HEADLINE: PANEL ONE OF A HEARING OF THE SENATE ARMED SERVICES COMMITTEE
SUBJECT: THE PROPOSED LEASE OF 100 KC-767 AERIAL REFUELING TANKER AIRCRAFT BY THE AIR FORCE
CHAIRED BY: SEN. JOHN WARNER (R-VA)
PANEL 1: JAMES ROCHE, SECRETARY OF THE AIR FORCE; MICHAEL WYNNE, ACTING UNDERSECRETARY OF DEFENSES; AND JOEL KAPLAN, DEPUTY DIRECTOR, OFFICE OF MANAGEMENT & BUDGET
LOCATION: 216 HART SENATE OFFICE BUILDING, WASHINGTON, D.C.
BODY:
SEN. BILL NELSON (D-FL): Mr. Chairman, gentlemen. The question for me is not, Mr. Chairman, whether or not we need these tankers. The question -- which I think we do, the new tankers -- the question for me is that question that the senator from Arizona, as my chairman of the Commerce Committee, probed yesterday in the Commerce Committee, the question of leasing versus the purchase.

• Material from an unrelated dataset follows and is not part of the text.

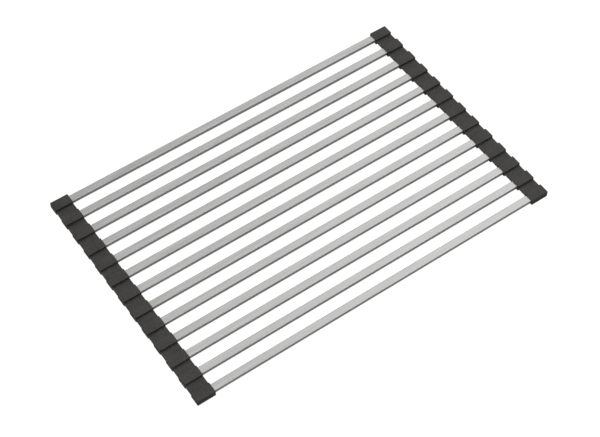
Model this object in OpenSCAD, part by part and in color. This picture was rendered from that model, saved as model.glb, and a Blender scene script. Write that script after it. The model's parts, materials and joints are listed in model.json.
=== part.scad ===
// Roll-up drying rack: flat steel tubes whose ends are pressed into two flexible end strips.
// Each strip is a row of blocks, one block per tube, joined by thin webs that bend as hinges.
// X runs along the tubes, Y runs across them and Z is up.
// The origin is under the middle of the rack, on the surface that the blocks rest on.

/* [Rack] */
// Number of tubes
bar_count = 13; // [5:1:15]
// Distance between the centre lines of neighbouring tubes
bar_spacing = 25; // [18:0.5:40]
// Length of bare tube between the two end strips
bare_length = 430.8; // [250:0.1:600]

/* [Tube] */
// Width of a tube, across the rack
tube_w = 9.2; // [6:0.1:12]
// Height of a tube
tube_h = 5; // [3:0.1:6]
// Thickness of the tube's steel
tube_wall = 0.5; // [0.3:0.05:0.9]
// Outer corner radius of the tube's section
tube_corner = 0.7; // [0.2:0.1:1.3]

/* [End strip] */
// Depth of the blind socket that holds a tube's end
socket_depth = 19; // [10:0.5:30]
// Thickness of the block beyond the end of the socket
end_wall = 3.8; // [1.5:0.1:8]
// Thickness of the block on each side of the tube
side_wall = 2; // [1.2:0.1:3.5]
// Thickness of the block above the tube, and below it
cover = 1.7; // [1:0.1:4]
// Corner radius of a block, seen from above
block_corner = 0.6; // [0.3:0.1:2]
// Radius along a block's top and bottom edges
block_edge = 0.4; // [0.2:0.1:0.9]
// Thickness of the web between two blocks
web_thick = 1.6; // [0.8:0.1:3]

/* [Fit] */
// Gap between a tube and the walls of its socket
socket_gap = 0.05; // [0.01:0.01:0.2]
// Gap between a tube's end and the bottom of its socket
end_gap = 0.3; // [0.1:0.1:1]

/* [Hidden] */
strip_w = socket_depth + end_wall;
block_w = tube_w + 2 * side_wall;
block_h = tube_h + 2 * cover;
strip_x = (bare_length + strip_w) / 2;
mid_z = block_h / 2;
tube_length = bare_length + 2 * (socket_depth - end_gap);
tube_bore_corner = max(tube_corner - tube_wall, 0.1);
socket_corner = tube_corner + socket_gap;
web_length = bar_spacing - block_w;
web_w = strip_w - 2 * block_corner;
steel = "silver";
silicone = "dimgray";

function label(i) = str(i < 10 ? "0" : "", i);
function bar_y(i) = (i - (bar_count + 1) / 2) * bar_spacing;

// Rectangle with its corners rounded by true arcs, centred on the origin
module rounded_rectangle(width, height, radius) {
    square([width - 2 * radius, height], center = true);
    square([width, height - 2 * radius], center = true);
    for (sx = [-1, 1], sy = [-1, 1])
        translate([sx * (width / 2 - radius), sy * (height / 2 - radius)])
            circle(r = radius, $fn = 32);
}

// Bar along X with a rounded section, centred on the origin
module section_bar(length, width, height, radius) {
    rotate([90, 0, 90])
        linear_extrude(length, center = true)
            rounded_rectangle(width, height, radius);
}

// Flat hollow tube, open at both ends inside its sockets
module tube(i) {
    bore_length = tube_length + 2;
    bore_w = tube_w - 2 * tube_wall;
    bore_h = tube_h - 2 * tube_wall;
    color(steel)
        translate([0, bar_y(i), mid_z])
            difference() {
                section_bar(tube_length, tube_w, tube_h, tube_corner);
                section_bar(bore_length, bore_w, bore_h, tube_bore_corner);
            }
}

// Block of an end strip, on the left for side -1 and on the right for side 1
module block(i, side) {
    socket_w = tube_w + 2 * socket_gap;
    socket_h = tube_h + 2 * socket_gap;
    color(silicone)
        translate([side * strip_x, bar_y(i), mid_z])
            difference() {
                intersection() {
                    linear_extrude(block_h, center = true)
                        rounded_rectangle(strip_w, block_w, block_corner);
                    section_bar(strip_w, block_w, block_h, block_edge);
                }
                translate([-side * end_wall, 0, 0])
                    section_bar(strip_w, socket_w, socket_h, socket_corner);
            }
}

// The two webs, one in each strip, that join blocks i and i + 1 at mid-height
module hinge_web(i) {
    color(silicone)
        for (side = [-1, 1])
            translate([side * strip_x, bar_y(i) + bar_spacing / 2, mid_z])
                cube([web_w, web_length, web_thick], center = true);
}

for (i = [1 : bar_count]) {
    tube(i);
    block(i, -1);
    block(i, 1);
}
for (i = [1 : bar_count - 1]) {
    hinge_web(i);
}
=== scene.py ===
import json
import math

import bmesh
import bpy
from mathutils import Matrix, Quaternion, Vector

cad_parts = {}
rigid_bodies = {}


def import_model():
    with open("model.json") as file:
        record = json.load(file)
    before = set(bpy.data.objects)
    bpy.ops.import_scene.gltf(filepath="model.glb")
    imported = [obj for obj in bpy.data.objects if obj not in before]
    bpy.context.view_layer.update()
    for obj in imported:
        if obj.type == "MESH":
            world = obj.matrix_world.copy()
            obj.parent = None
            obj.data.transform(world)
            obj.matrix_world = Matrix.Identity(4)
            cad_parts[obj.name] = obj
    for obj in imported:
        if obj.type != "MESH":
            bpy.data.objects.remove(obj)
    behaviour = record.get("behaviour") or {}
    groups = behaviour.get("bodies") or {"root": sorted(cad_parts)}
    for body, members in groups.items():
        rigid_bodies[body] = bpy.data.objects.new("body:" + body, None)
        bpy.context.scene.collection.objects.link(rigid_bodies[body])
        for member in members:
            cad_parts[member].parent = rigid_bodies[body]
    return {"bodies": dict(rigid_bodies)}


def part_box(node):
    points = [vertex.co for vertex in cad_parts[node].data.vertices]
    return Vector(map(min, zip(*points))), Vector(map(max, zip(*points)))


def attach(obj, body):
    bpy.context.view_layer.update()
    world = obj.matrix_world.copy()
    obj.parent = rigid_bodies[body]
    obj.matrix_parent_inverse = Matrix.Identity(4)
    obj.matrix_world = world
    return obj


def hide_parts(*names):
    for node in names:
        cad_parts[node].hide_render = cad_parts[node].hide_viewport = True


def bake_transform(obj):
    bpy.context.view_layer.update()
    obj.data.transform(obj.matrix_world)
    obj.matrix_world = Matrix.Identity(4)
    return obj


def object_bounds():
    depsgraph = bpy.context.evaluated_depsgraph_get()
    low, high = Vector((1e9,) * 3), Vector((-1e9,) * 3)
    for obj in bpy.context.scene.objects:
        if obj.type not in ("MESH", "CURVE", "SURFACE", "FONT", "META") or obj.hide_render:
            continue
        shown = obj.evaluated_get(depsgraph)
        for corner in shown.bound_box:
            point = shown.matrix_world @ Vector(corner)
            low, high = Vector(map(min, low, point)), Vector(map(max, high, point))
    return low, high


# The rack lies flat, with its tubes along X. Each tube and its two blocks are one body, and the
# bodies are numbered from the near side to the far side.
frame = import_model()
cad_low, cad_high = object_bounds()
labels = [body[-2:] for body in sorted(frame["bodies"]) if body.startswith("bar_")]
tube_low, tube_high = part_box("tube_01")

# ---------------------------------------------------------------------------------------------
# Camera: a long lens, held above the near left corner and tipped down onto the tubes' tops.
view_azimuth = math.radians(34.51)
view_elevation = math.radians(54.61)
view_roll = math.radians(-0.35)
view_distance = 1.7089
aim = Vector((-0.0155, -0.0236, tube_high.z - 0.0004))
back = Vector((
    -math.sin(view_azimuth) * math.cos(view_elevation),
    -math.cos(view_azimuth) * math.cos(view_elevation),
    math.sin(view_elevation),
))
camera = bpy.data.objects.new("camera", bpy.data.cameras.new("camera"))
camera.data.sensor_width = 36
camera.data.lens = 90.38
camera.location = aim + back * view_distance
camera.rotation_mode = "QUATERNION"
camera.rotation_quaternion = (-back).to_track_quat("-Z", "Y") @ Quaternion((0, 0, 1), view_roll)
bpy.context.collection.objects.link(camera)
bpy.context.scene.camera = camera

# ---------------------------------------------------------------------------------------------
# Steel tubes. Thin stainless strip is rolled and seam-welded into a flat hollow section, cut to
# length and brushed along its length. Each end is pushed into a silicone block, dry.
tube_wall = 0.0005
tube_corner = 0.0007
corner_steps = 6
edge_hold = 0.0001
weld_distance = 0.0000001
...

And so my question would be to you, Mr. Secretary. Yesterday you sat at a table with three other folks in the Commerce Committee -- somebody from GAO, someone from Congressional Budget Office, and someone from the Institute for Defense Analysis. And they all said that they thought it was a better deal to purchase than lease. Could you respond to that, please?

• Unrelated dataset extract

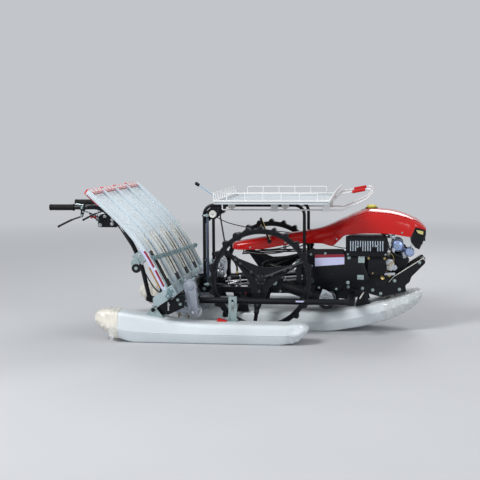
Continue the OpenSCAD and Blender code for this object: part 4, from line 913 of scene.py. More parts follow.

SEC. ROCHE: Briefly, Senator, the same point I made yesterday is that it depends on the -- (inaudible) -- the net-present value calculation has two streams of outflows of money. One is lease and one is acquiring. How you acquire -- what models you -- when you can do it, how you can do it becomes very important, and the underlying assumptions there are quite important. We used the current situation, where there was no additional money, and we had to go in the normal acquisition manner, and on that basis we saw the comparison to be very close, favoring purchase by 1.5 million an airplane. If you could take some extraordinary measures for acquisition, which we could only hypothesize but not really say would be approved by the Congress, then you could in fact favor a purchase by as much as 1.9 billion (sic), but it would require such things as a lot of up-front money we don't see, changes to how -- for the rules of when you can amortize non- recurring and non-amortized, colors of money, other things. If those all could be put in place, then the purchase is favored. But under normal acquisition process, you have to spend all the money up front without getting anything, and then you start to buy airplanes.
SEN. BILL NELSON: There was a question, Mr. Secretary, yesterday, about a part that was not competed, a part that between -- okay, it was special purpose entity. Could you respond to that, why that was not competed?
SEC. ROCHE: Special purpose entity was a mechanism to be able to effect a lease and it's a non-profit entity, so there is the sense of competing for someone to be that. It doesn't feel compelling. We did look around and agreed with the manufacturer of what would be a sensible third party, detached third party. I can get you more details as to how that party was chosen, and I'd be glad to provide that for the record.
SEN. BILL NELSON: Thank you, Mr. Chairman.